TheDarkTrumpet commented 4 years ago

I'll go ahead and test it this evening if there are updates/changes to it. Thanks again for all your help on this.

i8beef commented 4 years ago

Yeah, I pushed it to that branch.

TheDarkTrumpet commented 4 years ago

I tested this out today, and I think it is working, but want to have at least one more person test yet. When I logged in, initially it gave me a "possible replay attack" type of issue. revisited test, and it logged in fine. Tested on two other web browsers and it didn't have the same issue. So kinda weird, but maybe it was a leftover session fluke.

I'll ask another person in my group to test the test site, and if it works well, we'll push it to one of the production instances and will let you know if anything comes up at all.

Thanks again for your help.

TheDarkTrumpet commented 4 years ago

Saw I haven't responded to this in awhile.

I have had it on test for a bit now, and have been using it here.

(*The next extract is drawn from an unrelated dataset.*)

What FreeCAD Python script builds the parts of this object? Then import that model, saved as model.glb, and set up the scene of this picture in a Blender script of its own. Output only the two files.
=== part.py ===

It looks like the changes you made worked, and looks ready to be merged into Master when ready.

CirioFD commented 4 years ago

Thanks for the changes, and sorry if I haven't replied until now.

I put the version on the branch on test today on my system, I'll wait some days and let you know if the issue is also fixed in my case.

Thank you Luigi

i8beef commented 4 years ago

Hows it going? If you sign off as well I will try and release a new version this weekend.

CirioFD commented 4 years ago

Hi, initially the problem was systhematic, after the update the problem was solved for most of the users. I've been waiting some days because in my logfiles i saw the error randomly appearing during the day for some users, but I asked them to clear the browser cache and cookies and the problem was solved for them as well. So I think the issue can be closed.

Thank you very much for working on this! Luigi

i8beef commented 4 years ago

Understood. Ill get a new (probably major version as this is a semi-breaking change) release together soon here with this change

i8beef commented 4 years ago

Uploading 3.1.0.20 now.

i8beef commented 4 years ago

Closing as fixed after that release.